編集部から石川くんにやってもらってるライターに聞くベスト3とか、藤原くんにやってもらっている検索流入キーワード、これもこの取り組みの記事です。

「面白すぎて電車を乗り過ごしたアクションゲーム ベスト3を発表します(選者:江ノ島茂道)」 
「アカマンボウ・ニット 毛玉・猫 20歳 化け猫~今週の検索ワード」

林:
ただ、はげます会のみんな、デイリーポータルZの読者はそういうこたつ記事は好きなんじゃないかなというのも、同時に思っているんです。当たり前の記事じゃない記事を読みたいと思ってくれてるんじゃないかと。こういう記事ですね。

「ボアの服で茂みを歩いたらビッグフット」

 

江戸川乱歩「モノグラム」第1回

林:
これがまあ、ほんとにびっくりするぐらい広くは読まれないわけなんだけど(笑)。

古賀:
これはでも大事な記事たちで、宝ですよね。キャラクターの立った人が出て、デイリーポータルのカラーが出る記事として。うける記事っていまこの3路線あって全部大事だと思うんですよね。

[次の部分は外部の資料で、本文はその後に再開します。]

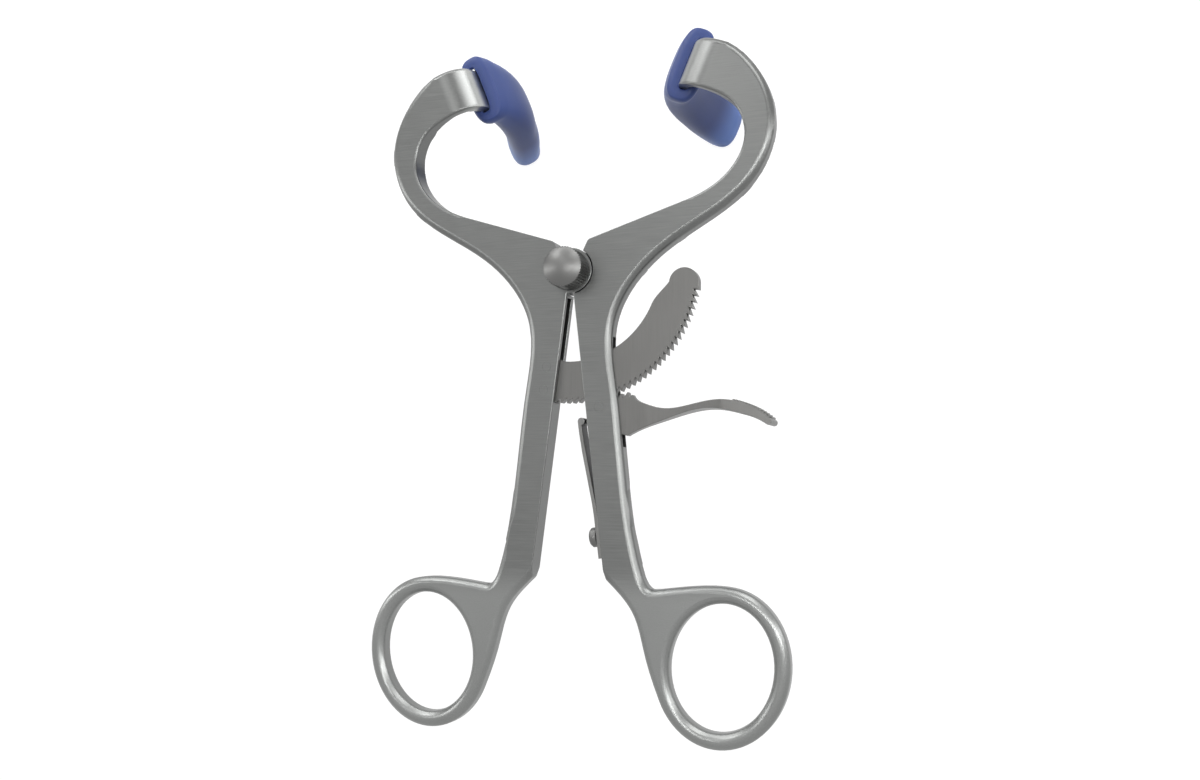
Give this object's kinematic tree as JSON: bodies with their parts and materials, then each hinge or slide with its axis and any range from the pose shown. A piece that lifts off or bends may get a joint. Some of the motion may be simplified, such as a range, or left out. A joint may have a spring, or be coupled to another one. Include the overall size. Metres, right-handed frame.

  1. Googleディスカバー(Chromeやアンドロイドのレコメンド画面)に取り上げられる記事
  2. SNSで拡散する記事
  3. ハイコンテクストで読まれにくいけどはまるとずっと面白い記事

林さんが上で取り上げたのが(3)。
(1)がこたつ記事とか、レビュー記事。
(2)が最近苦戦してましたが、高瀬さんの兎の記事とか、まいしろさんのポイズンリングとか年明け早々ドーンと出て。この3軸でやっていく感じですよね。

「二兎を追って二兎を得る方法を飼育員さんに聞いた」
「中世の毒殺アイテムを使ってからあげにこっそりレモンをかける」

古賀:
林さんは(3)を臆せずやってもらって。

林:
そうですよね。これからも難解記事を担当します。